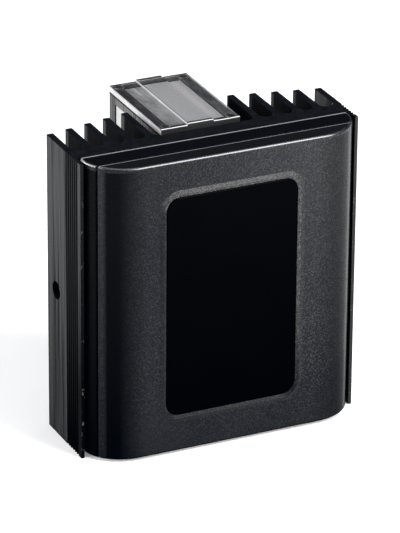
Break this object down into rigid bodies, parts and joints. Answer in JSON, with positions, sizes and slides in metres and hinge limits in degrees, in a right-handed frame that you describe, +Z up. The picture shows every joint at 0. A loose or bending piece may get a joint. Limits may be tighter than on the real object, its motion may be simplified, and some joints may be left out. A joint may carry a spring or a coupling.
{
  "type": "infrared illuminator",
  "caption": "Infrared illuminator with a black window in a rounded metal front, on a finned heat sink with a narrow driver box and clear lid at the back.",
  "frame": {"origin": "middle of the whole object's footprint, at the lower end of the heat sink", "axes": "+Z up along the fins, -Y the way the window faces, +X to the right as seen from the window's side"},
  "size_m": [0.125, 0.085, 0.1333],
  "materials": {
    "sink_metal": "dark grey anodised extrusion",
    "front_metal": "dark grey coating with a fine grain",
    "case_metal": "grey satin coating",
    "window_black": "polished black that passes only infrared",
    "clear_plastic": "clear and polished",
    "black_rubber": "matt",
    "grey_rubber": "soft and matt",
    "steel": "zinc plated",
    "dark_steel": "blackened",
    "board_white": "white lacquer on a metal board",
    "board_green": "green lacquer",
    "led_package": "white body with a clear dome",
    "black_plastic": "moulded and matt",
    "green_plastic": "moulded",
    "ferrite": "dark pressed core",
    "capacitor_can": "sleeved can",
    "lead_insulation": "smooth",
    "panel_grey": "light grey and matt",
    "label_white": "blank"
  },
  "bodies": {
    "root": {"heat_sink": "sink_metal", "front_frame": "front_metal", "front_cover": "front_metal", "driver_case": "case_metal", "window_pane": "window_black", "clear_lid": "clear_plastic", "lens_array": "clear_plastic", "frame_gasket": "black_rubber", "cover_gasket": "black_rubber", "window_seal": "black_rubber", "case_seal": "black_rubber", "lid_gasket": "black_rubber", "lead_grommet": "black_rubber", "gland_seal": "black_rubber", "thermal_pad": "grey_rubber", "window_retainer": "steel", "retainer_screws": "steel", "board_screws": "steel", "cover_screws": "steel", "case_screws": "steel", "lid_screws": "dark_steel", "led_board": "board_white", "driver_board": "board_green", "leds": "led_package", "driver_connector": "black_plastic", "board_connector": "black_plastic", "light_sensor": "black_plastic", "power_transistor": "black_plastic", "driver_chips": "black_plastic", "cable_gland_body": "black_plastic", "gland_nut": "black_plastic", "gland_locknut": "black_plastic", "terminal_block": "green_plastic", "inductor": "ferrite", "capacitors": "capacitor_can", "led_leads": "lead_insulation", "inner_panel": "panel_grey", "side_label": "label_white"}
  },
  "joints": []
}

════════

## What is needed:
Write out the data again, exactly and in full.

## Exercise output:
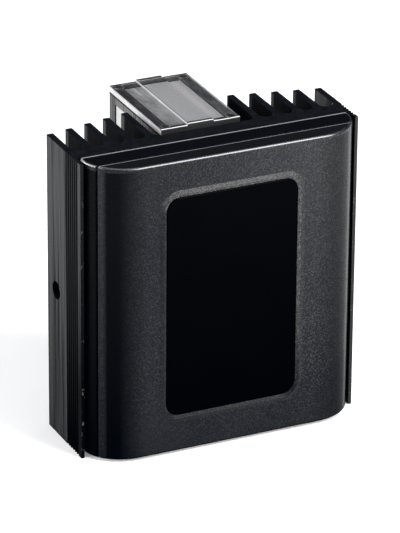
Break this object down into rigid bodies, parts and joints. Answer in JSON, with positions, sizes and slides in metres and hinge limits in degrees, in a right-handed frame that you describe, +Z up. The picture shows every joint at 0. A loose or bending piece may get a joint. Limits may be tighter than on the real object, its motion may be simplified, and some joints may be left out. A joint may carry a spring or a coupling.
{
  "type": "infrared illuminator",
  "caption": "Infrared illuminator with a black window in a rounded metal front, on a finned heat sink with a narrow driver box and clear lid at the back.",
  "frame": {"origin": "middle of the whole object's footprint, at the lower end of the heat sink", "axes": "+Z up along the fins, -Y the way the window faces, +X to the right as seen from the window's side"},
  "size_m": [0.125, 0.085, 0.1333],
  "materials": {
    "sink_metal": "dark grey anodised extrusion",
    "front_metal": "dark grey coating with a fine grain",
    "case_metal": "grey satin coating",
    "window_black": "polished black that passes only infrared",
    "clear_plastic": "clear and polished",
    "black_rubber": "matt",
    "grey_rubber": "soft and matt",
    "steel": "zinc plated",
    "dark_steel": "blackened",
    "board_white": "white lacquer on a metal board",
    "board_green": "green lacquer",
    "led_package": "white body with a clear dome",
    "black_plastic": "moulded and matt",
    "green_plastic": "moulded",
    "ferrite": "dark pressed core",
    "capacitor_can": "sleeved can",
    "lead_insulation": "smooth",
    "panel_grey": "light grey and matt",
    "label_white": "blank"
  },
  "bodies": {
    "root": {"heat_sink": "sink_metal", "front_frame": "front_metal", "front_cover": "front_metal", "driver_case": "case_metal", "window_pane": "window_black", "clear_lid": "clear_plastic", "lens_array": "clear_plastic", "frame_gasket": "black_rubber", "cover_gasket": "black_rubber", "window_seal": "black_rubber", "case_seal": "black_rubber", "lid_gasket": "black_rubber", "lead_grommet": "black_rubber", "gland_seal": "black_rubber", "thermal_pad": "grey_rubber", "window_retainer": "steel", "retainer_screws": "steel", "board_screws": "steel", "cover_screws": "steel", "case_screws": "steel", "lid_screws": "dark_steel", "led_board": "board_white", "driver_board": "board_green", "leds": "led_package", "driver_connector": "black_plastic", "board_connector": "black_plastic", "light_sensor": "black_plastic", "power_transistor": "black_plastic", "driver_chips": "black_plastic", "cable_gland_body": "black_plastic", "gland_nut": "black_plastic", "gland_locknut": "black_plastic", "terminal_block": "green_plastic", "inductor": "ferrite", "capacitors": "capacitor_can", "led_leads": "lead_insulation", "inner_panel": "panel_grey", "side_label": "label_white"}
  },
  "joints": []
}